**PROMPT:**
Quote, without any change, the line that contains "import_model()" and all lines that follow it to the end of the data below.

**MATERIAL PROVIDED:**
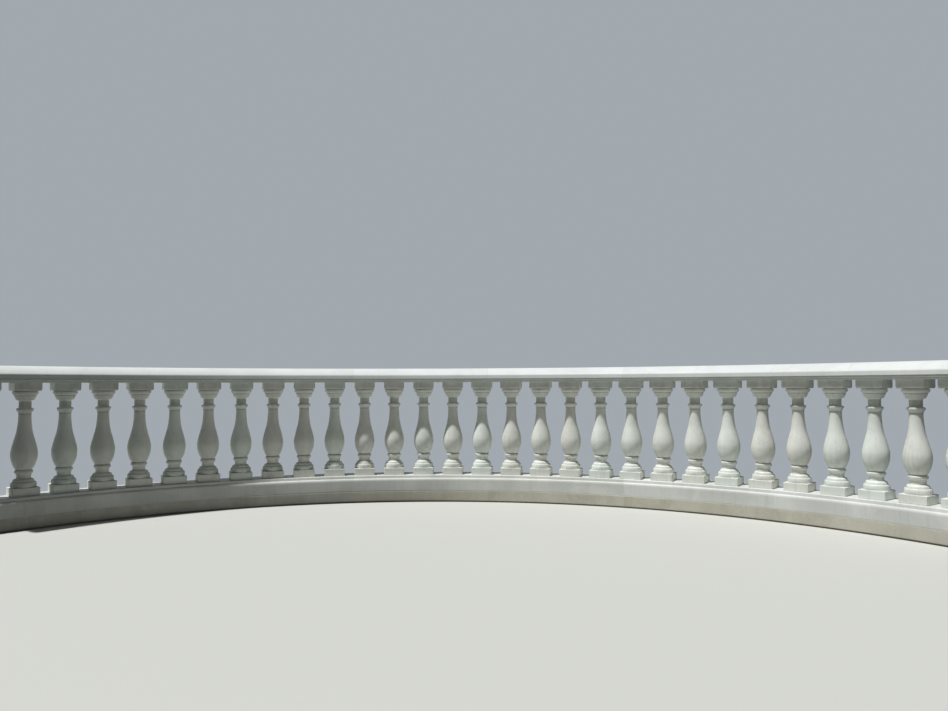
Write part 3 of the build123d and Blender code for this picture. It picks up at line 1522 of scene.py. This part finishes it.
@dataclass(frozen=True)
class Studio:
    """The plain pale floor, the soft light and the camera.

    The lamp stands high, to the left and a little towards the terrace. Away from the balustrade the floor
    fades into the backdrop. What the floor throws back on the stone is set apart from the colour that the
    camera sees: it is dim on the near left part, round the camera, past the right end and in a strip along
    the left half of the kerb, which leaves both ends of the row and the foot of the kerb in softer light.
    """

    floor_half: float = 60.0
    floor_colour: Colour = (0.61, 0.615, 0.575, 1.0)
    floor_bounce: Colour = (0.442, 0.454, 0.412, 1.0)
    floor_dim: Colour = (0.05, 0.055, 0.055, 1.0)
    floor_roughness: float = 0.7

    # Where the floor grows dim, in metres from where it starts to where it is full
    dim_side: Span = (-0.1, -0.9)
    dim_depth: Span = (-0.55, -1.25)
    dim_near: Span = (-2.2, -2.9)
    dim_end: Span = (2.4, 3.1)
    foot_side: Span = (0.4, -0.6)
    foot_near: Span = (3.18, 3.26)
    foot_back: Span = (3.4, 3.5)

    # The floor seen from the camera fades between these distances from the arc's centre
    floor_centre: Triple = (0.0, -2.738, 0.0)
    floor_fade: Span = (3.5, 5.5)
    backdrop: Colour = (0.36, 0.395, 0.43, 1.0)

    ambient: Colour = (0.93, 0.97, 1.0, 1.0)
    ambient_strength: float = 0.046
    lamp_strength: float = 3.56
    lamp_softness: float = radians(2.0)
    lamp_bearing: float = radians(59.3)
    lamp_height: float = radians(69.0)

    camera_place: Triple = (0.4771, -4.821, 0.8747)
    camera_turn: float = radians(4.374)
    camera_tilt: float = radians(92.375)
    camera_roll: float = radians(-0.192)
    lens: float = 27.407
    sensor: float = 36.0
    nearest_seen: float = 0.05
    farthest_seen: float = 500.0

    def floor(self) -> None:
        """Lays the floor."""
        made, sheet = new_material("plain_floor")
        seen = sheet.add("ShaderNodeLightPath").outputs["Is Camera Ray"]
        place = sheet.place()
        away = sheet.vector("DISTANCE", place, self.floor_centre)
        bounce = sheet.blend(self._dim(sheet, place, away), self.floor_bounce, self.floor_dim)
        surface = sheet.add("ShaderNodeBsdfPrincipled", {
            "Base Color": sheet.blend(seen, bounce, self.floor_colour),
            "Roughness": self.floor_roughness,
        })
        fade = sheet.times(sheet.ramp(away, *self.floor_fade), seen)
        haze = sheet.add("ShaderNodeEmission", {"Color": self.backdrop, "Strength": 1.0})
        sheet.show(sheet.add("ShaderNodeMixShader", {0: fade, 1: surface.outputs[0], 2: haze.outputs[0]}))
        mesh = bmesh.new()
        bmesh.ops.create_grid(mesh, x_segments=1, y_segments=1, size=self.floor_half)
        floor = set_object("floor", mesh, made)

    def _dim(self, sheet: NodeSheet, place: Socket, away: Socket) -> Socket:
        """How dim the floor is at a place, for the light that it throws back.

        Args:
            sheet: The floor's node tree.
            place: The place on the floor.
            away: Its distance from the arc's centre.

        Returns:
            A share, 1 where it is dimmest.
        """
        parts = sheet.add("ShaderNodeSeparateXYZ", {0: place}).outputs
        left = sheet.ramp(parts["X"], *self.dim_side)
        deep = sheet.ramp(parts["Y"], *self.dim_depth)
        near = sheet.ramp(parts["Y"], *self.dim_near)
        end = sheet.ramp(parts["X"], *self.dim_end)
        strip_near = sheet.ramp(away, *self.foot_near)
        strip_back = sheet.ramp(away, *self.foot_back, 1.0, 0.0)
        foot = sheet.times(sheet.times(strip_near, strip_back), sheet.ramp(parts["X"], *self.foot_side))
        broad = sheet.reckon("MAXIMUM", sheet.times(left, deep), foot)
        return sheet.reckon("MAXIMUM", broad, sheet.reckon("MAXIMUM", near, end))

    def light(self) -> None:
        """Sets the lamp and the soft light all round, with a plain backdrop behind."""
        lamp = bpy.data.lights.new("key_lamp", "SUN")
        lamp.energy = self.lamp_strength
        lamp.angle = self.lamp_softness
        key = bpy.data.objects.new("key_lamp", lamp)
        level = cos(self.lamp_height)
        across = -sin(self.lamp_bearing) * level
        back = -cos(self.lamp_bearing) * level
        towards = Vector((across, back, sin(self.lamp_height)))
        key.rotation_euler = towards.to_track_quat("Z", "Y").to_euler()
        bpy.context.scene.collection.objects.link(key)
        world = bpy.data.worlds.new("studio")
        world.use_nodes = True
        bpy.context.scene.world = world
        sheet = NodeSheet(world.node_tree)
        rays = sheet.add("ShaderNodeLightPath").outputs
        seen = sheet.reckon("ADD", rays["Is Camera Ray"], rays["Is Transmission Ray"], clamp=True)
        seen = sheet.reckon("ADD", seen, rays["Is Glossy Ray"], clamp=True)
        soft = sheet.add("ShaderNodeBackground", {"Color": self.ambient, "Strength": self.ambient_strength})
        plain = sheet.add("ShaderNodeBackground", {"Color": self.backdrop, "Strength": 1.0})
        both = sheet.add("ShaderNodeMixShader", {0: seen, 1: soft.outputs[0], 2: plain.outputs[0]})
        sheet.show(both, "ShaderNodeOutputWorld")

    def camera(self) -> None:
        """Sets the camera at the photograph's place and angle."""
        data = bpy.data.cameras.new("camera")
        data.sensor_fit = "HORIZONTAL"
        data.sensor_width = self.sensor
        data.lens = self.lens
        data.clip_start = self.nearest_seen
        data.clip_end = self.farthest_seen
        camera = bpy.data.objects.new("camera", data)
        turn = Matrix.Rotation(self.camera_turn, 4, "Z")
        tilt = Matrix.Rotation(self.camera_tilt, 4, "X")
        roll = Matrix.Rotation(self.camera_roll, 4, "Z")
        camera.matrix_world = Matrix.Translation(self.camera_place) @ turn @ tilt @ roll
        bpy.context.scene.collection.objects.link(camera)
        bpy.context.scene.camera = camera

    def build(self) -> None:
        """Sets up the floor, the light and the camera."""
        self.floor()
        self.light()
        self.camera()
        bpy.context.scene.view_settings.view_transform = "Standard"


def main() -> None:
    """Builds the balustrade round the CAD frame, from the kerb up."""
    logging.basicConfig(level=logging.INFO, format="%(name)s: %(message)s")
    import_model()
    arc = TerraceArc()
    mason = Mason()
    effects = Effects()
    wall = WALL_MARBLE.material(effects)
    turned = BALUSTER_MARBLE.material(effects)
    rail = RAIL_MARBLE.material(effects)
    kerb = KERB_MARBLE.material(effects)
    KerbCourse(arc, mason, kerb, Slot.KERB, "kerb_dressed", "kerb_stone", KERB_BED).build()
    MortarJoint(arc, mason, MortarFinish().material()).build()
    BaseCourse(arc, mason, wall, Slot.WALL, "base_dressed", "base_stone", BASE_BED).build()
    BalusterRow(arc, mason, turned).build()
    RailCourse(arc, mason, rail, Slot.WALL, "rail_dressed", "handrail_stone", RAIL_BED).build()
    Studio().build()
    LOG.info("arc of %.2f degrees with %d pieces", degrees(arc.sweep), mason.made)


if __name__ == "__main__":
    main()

**EXERCISE RESPONSE:**
    import_model()
    arc = TerraceArc()
    mason = Mason()
    effects = Effects()
    wall = WALL_MARBLE.material(effects)
    turned = BALUSTER_MARBLE.material(effects)
    rail = RAIL_MARBLE.material(effects)
    kerb = KERB_MARBLE.material(effects)
    KerbCourse(arc, mason, kerb, Slot.KERB, "kerb_dressed", "kerb_stone", KERB_BED).build()
    MortarJoint(arc, mason, MortarFinish().material()).build()
    BaseCourse(arc, mason, wall, Slot.WALL, "base_dressed", "base_stone", BASE_BED).build()
    BalusterRow(arc, mason, turned).build()
    RailCourse(arc, mason, rail, Slot.WALL, "rail_dressed", "handrail_stone", RAIL_BED).build()
    Studio().build()
    LOG.info("arc of %.2f degrees with %d pieces", degrees(arc.sweep), mason.made)


if __name__ == "__main__":
    main()